Suddenly, both the left and the right jettison their political principles, since they stand in the way of anti-Semitism.

In the early 2000s, the French philosopher and poet Jean-Pierre Faye observed the seeming contradiction that Nazi Germany, a far right totalitarian government, and Soviet Russia, a far left totalitarian government, colluded to invade Poland. He called it the horseshoe theory. As ideologies move to their most extreme, they do not move on a linear trajectory but in a spherical path, in opposite directions, until they very nearly meet at the bottom.

If anything proves Faye’s theory, it is anti-Semitism, the great unifier. While those on the “left” and those on the “right” may pursue their anti-Semitism from extremely different viewpoints, they share this common purpose: to weaken, marginalize and, in the most extreme cases, destroy the Jewish nation.

The horseshoe theory answers an irrationality: How could a Nazi and a Marxist-Leninist pursue the same tactic (mass murder) to achieve their seemingly opposite ends?

Or, in today’s paradigm, what do white supremacists and purveyors of settler-colonial ideology have in common? Answer: They hate Jews and they hate Israel (and, by the way, they also have no regard for fundamental human rights).

If anti-Semitism weren’t so dangerous, its manifestation in the horseshoe theory would almost be comical.

Take Nick Griffin, former leader of the British fascist National Front party, reposting fake images that purported to show indiscriminate Israeli fire shelling Gazan villages (the BBC determined they were from the video game “Arma 3”), expressing his concern for innocent Palestinians.

And he’s not the only one.

White European anti-immigration activists who have spent years bemoaning (for example) the influx of Syrian refugees into Sweden and Germany are suddenly moved by the plight of Gazans. Their concern has more to do with Jew hatred than love of brown people.

Then there are the darlings of America’s young conservative set, such as Candace Owens. They too are suddenly among Palestinians’ biggest supporters. Six weeks ago they were pro-law and order; now they support violent anti-Semitism due, of course, to their concern for Palestinians.

On the other side are the anti-Israel activists who literally call for the destruction of Israel (“Globalize the intifada!”) and who say that any Israeli — civilian or otherwise, toddler or otherwise — is a legitimate military target. The student group at MIT, Palestine@MIT, after Oct. 7 sent out a statement to the entire campus saying Israel is entirely to blame for the Hamas pogrom. These people present themselves as progressive and passionate about Palestinian lives — yet their concern for human life is limited by racial and ethnic makeup; they are not concerned about human life, only about certain human lives they deem worthy — non-Jewish lives.
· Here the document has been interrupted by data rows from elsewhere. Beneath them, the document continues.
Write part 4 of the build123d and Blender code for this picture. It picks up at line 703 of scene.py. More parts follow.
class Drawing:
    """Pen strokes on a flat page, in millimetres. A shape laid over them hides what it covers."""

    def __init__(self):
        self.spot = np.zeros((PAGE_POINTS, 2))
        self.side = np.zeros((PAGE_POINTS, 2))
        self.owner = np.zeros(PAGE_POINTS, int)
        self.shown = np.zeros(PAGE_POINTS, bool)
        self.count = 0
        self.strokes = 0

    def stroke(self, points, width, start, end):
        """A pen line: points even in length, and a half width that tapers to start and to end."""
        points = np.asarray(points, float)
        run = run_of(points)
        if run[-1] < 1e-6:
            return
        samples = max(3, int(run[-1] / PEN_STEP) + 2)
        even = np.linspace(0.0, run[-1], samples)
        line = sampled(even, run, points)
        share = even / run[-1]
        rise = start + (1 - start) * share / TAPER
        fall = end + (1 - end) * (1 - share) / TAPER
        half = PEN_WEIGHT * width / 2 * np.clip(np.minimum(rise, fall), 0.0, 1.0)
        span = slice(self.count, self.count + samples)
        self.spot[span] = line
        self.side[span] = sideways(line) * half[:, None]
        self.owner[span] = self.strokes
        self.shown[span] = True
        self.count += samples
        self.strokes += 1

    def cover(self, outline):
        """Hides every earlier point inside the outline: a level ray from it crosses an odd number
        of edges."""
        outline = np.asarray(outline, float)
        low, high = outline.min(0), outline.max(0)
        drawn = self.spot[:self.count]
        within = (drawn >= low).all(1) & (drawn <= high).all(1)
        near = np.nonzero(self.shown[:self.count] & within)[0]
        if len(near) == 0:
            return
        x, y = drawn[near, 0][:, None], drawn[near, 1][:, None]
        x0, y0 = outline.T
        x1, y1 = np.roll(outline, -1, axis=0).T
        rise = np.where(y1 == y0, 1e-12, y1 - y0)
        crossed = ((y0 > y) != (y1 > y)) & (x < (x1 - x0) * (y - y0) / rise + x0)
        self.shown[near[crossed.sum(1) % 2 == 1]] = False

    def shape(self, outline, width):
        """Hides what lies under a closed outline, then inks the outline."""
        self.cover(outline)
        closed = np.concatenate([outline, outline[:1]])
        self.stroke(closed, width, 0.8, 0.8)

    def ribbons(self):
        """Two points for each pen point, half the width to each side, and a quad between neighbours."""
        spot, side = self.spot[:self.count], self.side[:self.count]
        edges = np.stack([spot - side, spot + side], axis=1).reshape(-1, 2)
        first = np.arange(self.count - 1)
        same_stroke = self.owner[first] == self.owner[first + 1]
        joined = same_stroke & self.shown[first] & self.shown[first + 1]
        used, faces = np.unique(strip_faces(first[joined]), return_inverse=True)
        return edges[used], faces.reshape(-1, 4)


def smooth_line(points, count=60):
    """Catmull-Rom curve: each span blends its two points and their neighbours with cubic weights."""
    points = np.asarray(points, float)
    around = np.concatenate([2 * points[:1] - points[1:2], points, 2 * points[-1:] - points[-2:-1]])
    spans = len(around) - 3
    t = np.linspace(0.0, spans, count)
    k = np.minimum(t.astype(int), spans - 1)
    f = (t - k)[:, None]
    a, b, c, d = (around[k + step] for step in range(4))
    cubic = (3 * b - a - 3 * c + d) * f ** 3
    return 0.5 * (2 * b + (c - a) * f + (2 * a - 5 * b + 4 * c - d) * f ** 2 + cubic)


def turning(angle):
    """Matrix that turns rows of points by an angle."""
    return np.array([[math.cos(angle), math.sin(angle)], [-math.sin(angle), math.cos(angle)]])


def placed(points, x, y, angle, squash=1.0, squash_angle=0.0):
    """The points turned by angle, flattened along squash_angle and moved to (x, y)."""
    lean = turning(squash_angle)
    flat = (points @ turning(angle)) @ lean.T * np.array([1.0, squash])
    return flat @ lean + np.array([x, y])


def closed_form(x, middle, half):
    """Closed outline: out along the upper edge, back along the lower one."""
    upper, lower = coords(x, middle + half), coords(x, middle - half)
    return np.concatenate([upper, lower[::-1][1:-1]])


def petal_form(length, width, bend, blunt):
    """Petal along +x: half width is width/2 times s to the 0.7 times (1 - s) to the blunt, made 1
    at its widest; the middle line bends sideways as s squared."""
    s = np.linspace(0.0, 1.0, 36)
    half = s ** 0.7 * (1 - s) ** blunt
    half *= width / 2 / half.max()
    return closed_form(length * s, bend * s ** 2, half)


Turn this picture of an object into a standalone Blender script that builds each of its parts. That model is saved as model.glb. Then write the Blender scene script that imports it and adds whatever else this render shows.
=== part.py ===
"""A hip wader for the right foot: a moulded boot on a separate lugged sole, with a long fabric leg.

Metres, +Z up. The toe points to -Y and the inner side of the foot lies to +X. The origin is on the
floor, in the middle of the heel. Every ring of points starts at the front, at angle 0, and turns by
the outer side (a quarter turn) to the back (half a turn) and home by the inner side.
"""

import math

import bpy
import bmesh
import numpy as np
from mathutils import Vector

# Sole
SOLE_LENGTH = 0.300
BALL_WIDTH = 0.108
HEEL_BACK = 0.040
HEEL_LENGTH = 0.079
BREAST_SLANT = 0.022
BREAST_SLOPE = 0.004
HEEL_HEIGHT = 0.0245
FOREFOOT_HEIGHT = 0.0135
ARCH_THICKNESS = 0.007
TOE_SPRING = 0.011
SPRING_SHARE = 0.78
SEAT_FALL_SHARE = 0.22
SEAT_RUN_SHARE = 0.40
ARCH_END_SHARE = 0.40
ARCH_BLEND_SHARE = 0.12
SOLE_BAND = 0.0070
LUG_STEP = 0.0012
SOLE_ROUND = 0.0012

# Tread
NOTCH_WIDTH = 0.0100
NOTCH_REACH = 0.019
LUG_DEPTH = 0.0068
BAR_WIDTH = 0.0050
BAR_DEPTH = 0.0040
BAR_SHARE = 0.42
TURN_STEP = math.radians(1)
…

When people who call themselves conservative find themselves saying that 9/11 was an inside job and defending Osama Bin Laden, or when people who call themselves progressive defend the rape of women and the beheading of toddlers, it’s the pathology of anti-Semitism striking again.

The explosion of anti-Semitism is a clarion call to humanity. In Life and Fate, Soviet writer Vasily Grossman wrote, “Tell me what you accuse the Jews of, I’ll tell you what you are guilty of.” He called anti-Semitism “a mirror for the failings of individuals, social structures and state systems.” The call has been sounded. The indefensible has become defensible. Who will recognize, and respond, to the bellwether?